The problem is that it is possible to put the machine into a state where it does not accept key inputs, so the only way to get it out is to do a "hard reset". We are still not sure how to handle that (Possible a confirmation box where they have to type "yes" to do it?). That whole subsystem is still undergoing revisions, so we are going to do some testing later and see if we can make that less easily exploited.
If they manage to install Arch Linux with an equal amount of people which were playing Twitch plays Pokémon, I will post a video of me eating my sandals.
That would only work in the event that a majority of users coordinate their efforts to deploy such a thing. Seems like it'd be easier for them to setup a VPS.
I have no idea. I don't think the crowd will have enough coordination to do something like that (which is basically what we are banking on currently), but if it does, we will probably have to step in manually.
Why would the VM even need external network access? Let it have only LAN access to communicate key strokes and host a local mirror for pacstrap/pacman. Also limit the interface to only those two operations.
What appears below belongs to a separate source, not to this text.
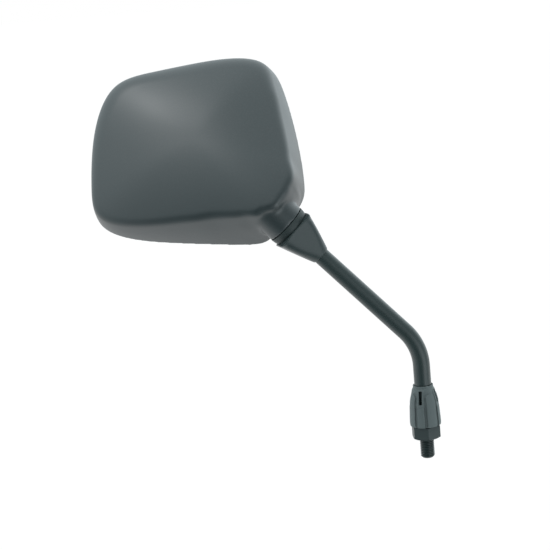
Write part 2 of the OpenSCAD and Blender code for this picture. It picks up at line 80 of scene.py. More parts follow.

It will essentially be a war between stupidity, profiteering, computer science nerds installing cryptographically secure jails, and people in the chat trying to make persuasive arguments that yes, in fact, this is the correct command to move on to the next step.
Hopefully people learn some tactics which might be applied in similar situations in their own lives.
"It will essentially be a war between stupidity, profiteering, computer science nerds installing cryptographically secure jails, and people in the chat trying to make persuasive arguments that yes, in fact, this is the correct command to move on to the next step."
Arch is based on binaries so you don't have to spend hours compiling. Surely Ctrl-C is going to "win" after the 4th hour of just watching X compile! :)
Yeah, sorry. I forget I'm on an i7 now, albeit a laptop one. It could easily take 8 times that long on something like an Atom or some sort of ARM. Though I wonder how long it takes on a desktop i7 with an SSD.
I've done both, and they're both pretty easy if you know what you're doing.
The only thing that's a bit more of a pain in the ass in Arch is mirror selection: Arch likes to use really shitty mirrors by default, and I have to waste time commenting out most of the mirrors in the file if I don't want to be stuck with <100kbps downloads, while Gentoo is a lot smarter when it comes to picking mirrors.
Nah. Format the disk, bootstrap your root partition, edit some config files, install your packages, done. If you know what you're doing and have a fast internet connection, you're talking about 10 minutes to a working OS. Unlike Gentoo, which has a days-long compilation step.
You missed setting up a bootloader, which often is the most tricky part, sometimes due to some funny update in the freshest version of the ArchLinux which wasn't fixed yet. Bleeding edge and all.
The main difference between Arch and Gentoo from an installation point of view is that Arch generally doesn't include configuration in its packages. So for every package you install, you have to manually set up the config before it will work. Gentoo often has the config set up for you. In my experience, this often makes Gentoo faster to set up than Arch, even though you are building all the packages. I actually moved to Arch, though, because the lack of configuration means that there are less dependencies in Arch (if you want optional dependencies, you have to configure them yourself). For me, this made Arch a bit more flexible. You can also build all your packages by hand using the Arch Build System (ABS). The one thing from Gentoo that I wish was in Arch is the license manager. I liked the idea that it would keep track of the licenses that I agreed to and warned me if I tried to install a package with a different license.
Really? I didn't find it too difficult, easily done in ~10 minutes. I mean, a Gentoo Stage 3 install is pretty easy these days as well, but I think Arch is still substantially quicker to get running.